La plupart des blessures ont nécessité une intervention à l'hôpital, des points de suture. Parfois, elles ont provoqué la vue du sang pour la première fois.
Dans un premier temps – le 23 mars – nous avons fait table ronde. J'ai tranquillement collecté les témoignages des enfants, après quoi j'ai photographié chacun comme il le souhaitait. Du simple portrait à la mise en scène du moment clef, c'est-à-dire l'avènement de la blessure qui se transformera en cicatrice.
Au-delà de cet assemblage de récits variés, je souhaitais que les enfants puissent réfléchir à ce que le fait de porter aussi manifestement une cicatrice avait changé pour eux.

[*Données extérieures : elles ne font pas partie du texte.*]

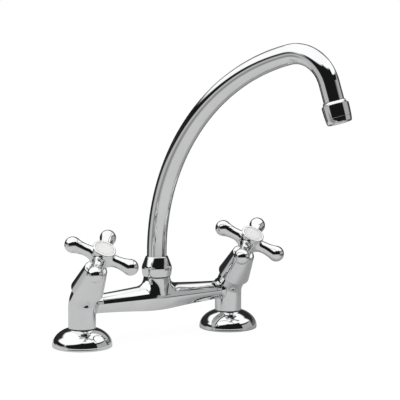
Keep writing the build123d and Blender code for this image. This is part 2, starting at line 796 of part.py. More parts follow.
def make_valve_body(side, x):
    """Brass headwork: barrel with water windows, flange, hexagon, neck and nose."""
    barrel_r = chamber_radius - screwed_gap
    window_floor = moving_disc_seat + disc_thickness
    with BuildPart() as body:
        with BuildSketch(along_valve(x, disc_seat)):
            Circle(barrel_r)
        extrude(amount=pillar_top - disc_seat)
        with BuildSketch(along_valve(x, pillar_top)):
            Circle(body_flange_radius)
        extrude(amount=body_flange_thickness)
        with BuildSketch(along_valve(x, pillar_top + body_flange_thickness)):
            RegularPolygon(inside_cover(body_hex_top) - body_hex_gap, 6)
        extrude(amount=body_hex_height)
        with BuildSketch(along_valve(x, body_hex_top)):
            Circle(neck_radius)
        extrude(amount=cover_seat - body_hex_top)
        with BuildSketch(along_valve(x, cover_seat)):
            Circle(nose_radius)
        extrude(amount=nose_top - cover_seat)
        with BuildSketch(along_valve(x, disc_seat)):
            Circle(barrel_bore_radius)
        extrude(amount=barrel_bore_top - disc_seat, mode=Mode.SUBTRACT)
        with BuildSketch(along_valve(x, disc_seat)):
            Circle(spindle_radius + running_gap)
        extrude(amount=nose_top - disc_seat, mode=Mode.SUBTRACT)
        with BuildSketch(along_valve(x, window_floor)):
            Rectangle(2.5 * chamber_radius, window_width)
        extrude(amount=window_height, mode=Mode.SUBTRACT)
    finish(body, f"{side}_valve_body")


def make_valve_seal(side, x):
    """Rubber ring under the fixed disc."""
    with BuildPart() as seal:
        with BuildSketch(along_valve(x, chamber_floor)):
            Circle(disc_radius)
            Circle(seal_bore_radius, mode=Mode.SUBTRACT)
        extrude(amount=seal_thickness)
    finish(seal, f"{side}_valve_seal")


def make_fixed_disc(side, x):
    """Ceramic disc that stays still, with two round ports."""
    with BuildPart() as disc:
        with BuildSketch(along_valve(x, disc_seat)):
            Circle(disc_radius)
            with PolarLocations(disc_port_offset, 2):
                Circle(disc_port_radius, mode=Mode.SUBTRACT)
        extrude(amount=disc_thickness)
    finish(disc, f"{side}_fixed_disc")


# ================================================================ pieces that turn with a handle
def turned_with(plane, handle_turn):
    """The same plane turned about its own normal, by degrees."""
    turn = radians(handle_turn)
    across = plane.x_dir * cos(turn) + plane.y_dir * sin(turn)
    return Plane(origin=plane.origin, x_dir=across, z_dir=plane.z_dir)


def make_moving_disc(side, x, handle_turn):
    """Ceramic disc turned by the spindle's tongue. Its ports stand off the fixed ones."""
    with BuildPart() as disc:
        with BuildSketch(along_valve(x, moving_disc_seat)):
            Circle(disc_radius - screwed_gap)
            with PolarLocations(disc_port_offset, 2, start_angle=90):
                Circle(disc_port_radius, mode=Mode.SUBTRACT)
        extrude(amount=disc_thickness)
        slot_plane = along_valve(x, moving_disc_seat + disc_thickness - tongue_depth)
        with BuildSketch(turned_with(slot_plane, handle_turn)):
            Rectangle(tongue_length + 2 * screwed_gap, tongue_width + 2 * screwed_gap)
        extrude(amount=tongue_depth, mode=Mode.SUBTRACT)
    finish(disc, f"{side}_moving_disc")


def make_spindle(side, x, handle_turn):
    """Shaft from the moving disc up to the handle."""
    tongue_bottom = moving_disc_seat + disc_thickness - tongue_depth + disc_gap
    shaft_foot = spindle_foot + foot_disc_thickness
    with BuildPart() as spindle:
        with BuildSketch(turned_with(along_valve(x, tongue_bottom), handle_turn)):
            Rectangle(tongue_length, tongue_width)
        extrude(amount=spindle_foot - tongue_bottom)
        with BuildSketch(along_valve(x, spindle_foot)):
            Circle(foot_disc_radius)
        extrude(amount=foot_disc_thickness)
        with BuildSketch(along_valve(x, shaft_foot)):
            Circle(spindle_radius)
        extrude(amount=drive_bottom - shaft_foot)
        with BuildSketch(turned_with(along_valve(x, drive_bottom), handle_turn)):
            Circle(spindle_radius)
            Rectangle(spindle_square, spindle_square, mode=Mode.INTERSECT)
        extrude(amount=spindle_top - drive_bottom)
        for height in spindle_seal_heights:
            with BuildSketch(along_valve(x, height)):
                Circle(spindle_radius)
                Circle(spindle_radius - 2 * spindle_seal_section, mode=Mode.SUBTRACT)
            extrude(amount=spindle_seal_section * (1 + groove_gap), both=True, mode=Mode.SUBTRACT)
        with BuildSketch(along_valve(x, clip_seat)):
            Circle(spindle_radius)
            Circle(clip_groove_radius, mode=Mode.SUBTRACT)
        extrude(amount=clip_thickness + screwed_gap, mode=Mode.SUBTRACT)
        with BuildSketch(along_valve(x, spindle_top)):
            Circle(screw_radius + screwed_gap)
        extrude(amount=handle_floor - screw_length, mode=Mode.SUBTRACT)
    finish(spindle, f"{side}_spindle")


def make_spindle_seals(side, x):
    """Two rubber rings that keep water off the handle."""
    ring_r = spindle_radius - spindle_seal_section
    with BuildPart() as seals:
        for height in spindle_seal_heights:
            with BuildSketch(valve_profile(x)):
                with Locations((ring_r, height)):
                    Circle(spindle_seal_section - disc_gap)
            revolve(axis=valve_axis(x))
    finish(seals, f"{side}_spindle_seals")


def make_spindle_clip(side, x, handle_turn):
    """Open spring ring that stops the spindle from dropping into the barrel."""
    with BuildPart() as clip:
        with BuildSketch(turned_with(along_valve(x, clip_seat), handle_turn)):
            Circle(clip_radius)
            Circle(clip_groove_radius + screwed_gap, mode=Mode.SUBTRACT)
            with Locations((clip_radius, 0)):
                Rectangle(2 * clip_radius, 2 * clip_groove_radius * clip_opening, mode=Mode.SUBTRACT)
        extrude(amount=clip_thickness)
    finish(clip, f"{side}_spindle_clip")


def arm_hollow():
    """Radius of the hollow that runs from the straight neck tangent into the ball."""
    run = arm_reach - arm_neck_at
    return (run**2 + arm_neck_radius**2 - ball_radius**2) / (2 * (ball_radius - arm_neck_radius))


def make_handle(side, x, handle_turn):
    """Cross handle: a waisted hub and four necked arms that end in balls."""
    centre = along_valve(x, hub_height)
    turn_in = atan2(arm_neck_radius + arm_hollow(), arm_reach - arm_neck_at)
    join = (arm_reach - ball_radius * cos(turn_in), ball_radius * sin(turn_in))
    shoulder = (arm_reach + ball_radius * sin(turn_in / 2), ball_radius * cos(turn_in / 2))
    tip = arm_reach + ball_radius
    hub_waist = (skirt_radius - skirt_waist[0], skirt_bottom + skirt_waist[1])
    hub_flare = (skirt_radius + skirt_flare[0], skirt_bottom + skirt_flare[1])
    hub_belly = (hub_top_radius - hub_draft, hub_foot)
    with BuildPart() as handle:
        with BuildSketch(valve_profile(x)):
            with BuildLine():
                Line((0, skirt_bottom), (skirt_radius, skirt_bottom))
                waist = ThreePointArc((skirt_radius, skirt_bottom), hub_waist, hub_flare)
                TangentArc(waist @ 1, hub_belly, tangent=waist % 1)
                Polyline(hub_belly, (hub_top_radius, hub_top), (0, hub_top), (0, skirt_bottom))
            make_face()
        revolve(axis=valve_axis(x))
        for quarter in range(4):
            arm = turned_with(centre, handle_turn + 90 * quarter)
            with BuildSketch(Plane(origin=arm.origin, x_dir=arm.x_dir, z_dir=arm.x_dir.cross(arm.z_dir))):
                with BuildLine():
                    Line((0, 0), (0, arm_neck_radius))
                    neck = Line((0, arm_neck_radius), (arm_neck_at, arm_neck_radius))
                    TangentArc(neck @ 1, join, tangent=neck % 1)
                    ThreePointArc(join, shoulder, (tip, 0))
                    Line((tip, 0), (0, 0))
                make_face()
            revolve(axis=Axis(arm.origin, arm.x_dir))
        roots = handle.edges().filter_by(lambda e: e.geom_type not in (GeomType.CIRCLE, GeomType.LINE))
        fillet(roots, hub_fillet)
        with BuildSketch(along_valve(x, skirt_bottom)):
            Circle(skirt_cavity_radius)
        extrude(amount=skirt_cavity_top - skirt_bottom, mode=Mode.SUBTRACT)
        with BuildSketch(turned_with(along_valve(x, skirt_bottom), handle_turn)):
            Circle(spindle_radius + screwed_gap)
            Rectangle(
                spindle_square + 2 * screwed_gap, spindle_square + 2 * screwed_gap, mode=Mode.INTERSECT
            )
        extrude(amount=spindle_top + disc_gap - skirt_bottom, mode=Mode.SUBTRACT)
        with BuildSketch(along_valve(x, spindle_top)):
            Circle(screw_radius + 2 * screwed_gap)
        extrude(amount=hub_top - spindle_top, mode=Mode.SUBTRACT)
        with BuildSketch(along_valve(x, head_seat)):
            Circle(screw_head_radius + screw_head_gap)
        extrude(amount=hub_top - head_seat, mode=Mode.SUBTRACT)
        with BuildSketch(along_valve(x, hub_top - cap_spigot_length - screwed_gap)):
            Circle(cap_spigot_radius + screwed_gap)
        extrude(amount=cap_spigot_length + screwed_gap, mode=Mode.SUBTRACT)
    finish(handle, f"{side}_handle")


def make_handle_screw(side, x):
    """Slotted screw down the middle of the handle into the spindle."""
    with BuildPart() as screw:
        with BuildSketch(along_valve(x, head_seat)):
            Circle(screw_head_radius)
        extrude(amount=screw_head_height)
        with BuildSketch(along_valve(x, head_seat)):
            Circle(screw_radius)
        extrude(amount=screw_tip_gap - screw_length)
        with BuildSketch(along_valve(x, head_seat + screw_head_height)):
            Rectangle(3 * screw_head_radius, screw_slot)
        extrude(amount=-screw_head_height / 2, mode=Mode.SUBTRACT)
    finish(screw, f"{side}_handle_screw")


def make_handle_cap(side, x):
    """Round cap pushed into the top of the hub, with a shallow well for the disc."""
    spigot = hub_top - cap_spigot_length
    well_radius = index_radius + screwed_gap
    with BuildPart() as cap:
        with BuildSketch(valve_profile(x)):
            with BuildLine():
                Polyline(
                    (0, spigot),
                    (cap_spigot_radius, spigot),
                    (cap_spigot_radius, hub_top),
                    (cap_radius - cap_edge, hub_top),
                    (cap_radius, hub_top + cap_edge),
                    (cap_radius, cap_top - cap_edge),
                )
                RadiusArc((cap_radius, cap_top - cap_edge), (cap_radius - cap_edge, cap_top), -cap_edge)
                Polyline(
                    (cap_radius - cap_edge, cap_top),
                    (well_radius + cap_well_chamfer, cap_top),
                    (well_radius, cap_top - cap_well_chamfer),
                    (well_radius, index_floor),
                    (0, index_floor),
                    (0, spigot),
                )
            make_face()
        revolve(axis=valve_axis(x))
    finish(cap, f"{side}_handle_cap")


def make_index(side, x):
    """Bare white disc let into the cap."""
    edge = cap_top - index_sink
    with BuildPart() as index:
        with BuildSketch(valve_profile(x)):
            with BuildLine():
                TangentArc((0, edge + index_dome), (index_radius, edge), tangent=(1, 0))
                Polyline(
                    (index_radius, edge),
                    (index_radius, index_floor),
                    (0, index_floor),
                    (0, edge + index_dome),
                )
            make_face()
        revolve(axis=valve_axis(x))
    finish(index, f"{side}_index")


# ================================================================ the whole faucet
for side, x, handle_turn in (
    ("left", -pillar_spacing / 2, left_handle_turn),
    ("right", pillar_spacing / 2, right_handle_turn),
):
    make_flange(side, x)
    make_gasket(side, x)
    make_tail(side, x)
    make_deck_washer(side, x)
    make_backnut(side, x)
    make_pillar(side, x)
    make_cover(side, x)
    make_valve_body(side, x)
    make_valve_seal(side, x)
    make_fixed_disc(side, x)
    make_moving_disc(side, x, handle_turn)
    make_spindle(side, x, handle_turn)
    make_spindle_seals(side, x)
    make_spindle_clip(side, x, handle_turn)
    make_handle(side, x, handle_turn)
    make_handle_screw(side, x)
    make_handle_cap(side, x)
    make_index(side, x)

make_bridge()
make_spout_nut()
make_spout_bush()

centreline = spout_line()
make_spout_tube(centreline)
make_spout_collar()
make_spout_seals()
make_spout_ferrule(centreline)
make_aerator_ring(centreline)
make_aerator_insert(centreline)
make_aerator_washer(centreline)
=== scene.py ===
"""Looks of a chrome bridge kitchen faucet with cross handles and a swan-neck spout.

Everything is in metres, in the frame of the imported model: the origin is on the deck midway
between the pillars, +X runs to the right-hand pillar, -Y is the front and +Z is up.
"""

import json
import logging
import math
from dataclasses import dataclass
from enum import Enum

import bpy
import numpy as np
from mathutils import Matrix, Vector

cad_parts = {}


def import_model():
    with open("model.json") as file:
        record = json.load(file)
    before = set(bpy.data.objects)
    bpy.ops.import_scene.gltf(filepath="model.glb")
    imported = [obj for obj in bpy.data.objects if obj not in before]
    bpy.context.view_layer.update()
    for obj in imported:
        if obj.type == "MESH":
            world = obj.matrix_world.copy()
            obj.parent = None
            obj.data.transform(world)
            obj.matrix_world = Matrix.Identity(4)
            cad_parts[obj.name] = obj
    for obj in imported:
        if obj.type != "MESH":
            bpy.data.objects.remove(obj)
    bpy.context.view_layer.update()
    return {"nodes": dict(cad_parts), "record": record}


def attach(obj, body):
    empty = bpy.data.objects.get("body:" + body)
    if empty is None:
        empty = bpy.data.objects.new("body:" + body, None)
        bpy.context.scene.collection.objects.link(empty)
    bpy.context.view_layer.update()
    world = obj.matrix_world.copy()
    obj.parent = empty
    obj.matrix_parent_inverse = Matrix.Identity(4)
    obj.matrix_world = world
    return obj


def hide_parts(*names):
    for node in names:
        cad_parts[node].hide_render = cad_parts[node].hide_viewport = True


Piece = bpy.types.Object
Socket = bpy.types.NodeSocket
Pair = tuple[float, float]
Triple = tuple[float, float, float]
Array = np.ndarray

log = logging.getLogger("faucet")
MM = 0.001
TOUCH = 0.001 * MM  # points this near are one
SLIVER = 0.004 * MM  # a finished piece has no face thinner than this
OVER = 1.0 * MM  # a tool runs this far past what it cuts
CREST_CLEAR = 0.03 * MM  # an envelope stands this far off a thread's crests
THREAD_PLAY = 0.1 * MM  # an inner thread is this much wider than its outer one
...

Est-ce qu'une peur coriace, des chiens ou des chevaux par exemple, avait fait surface ? Est-ce qu'une méfiance à l'égard du petit frère pris d'un accès de violence ou de la cousine un peu trop tempétueuse s'était étendue à d'autres personnes ? Une fois qu'on s'est blessé avec une lame, peut-on se servir de ciseaux, de couteaux sans appréhension ?
Est-ce qu'on se souvient de ce que ressentent nos parents, tandis qu'ils tentent de limiter les dégâts, de nous soigner du mieux qu'ils peuvent en attendant de passer le seuil des urgences ? Autant de questions qui remuent, quand bien même l'accident ou l'incident date de plusieurs années.
A force de raconter, les enfants s'aperçoivent que leur corps possède une mémoire bien à lui. Comme des "grands", ils parlent déjà d'un passé révolu, tirent une sagesse de leurs expériences.
Le 30 mars, j'invite les enfants à dessiner sur du papier kraft le moment où tout a basculé, pas forcément comme il s'est produit, mais tel qu'ils l'ont ressenti. Le chien était-il un monstre ? le tracteur une machine de science-fiction ? le caillou un rocher ?
Une manière d'affirmer sa vision, sa perception, ses sensations. En sachant qu'elles ne correspondent pas toujours à ce que pensent les autres.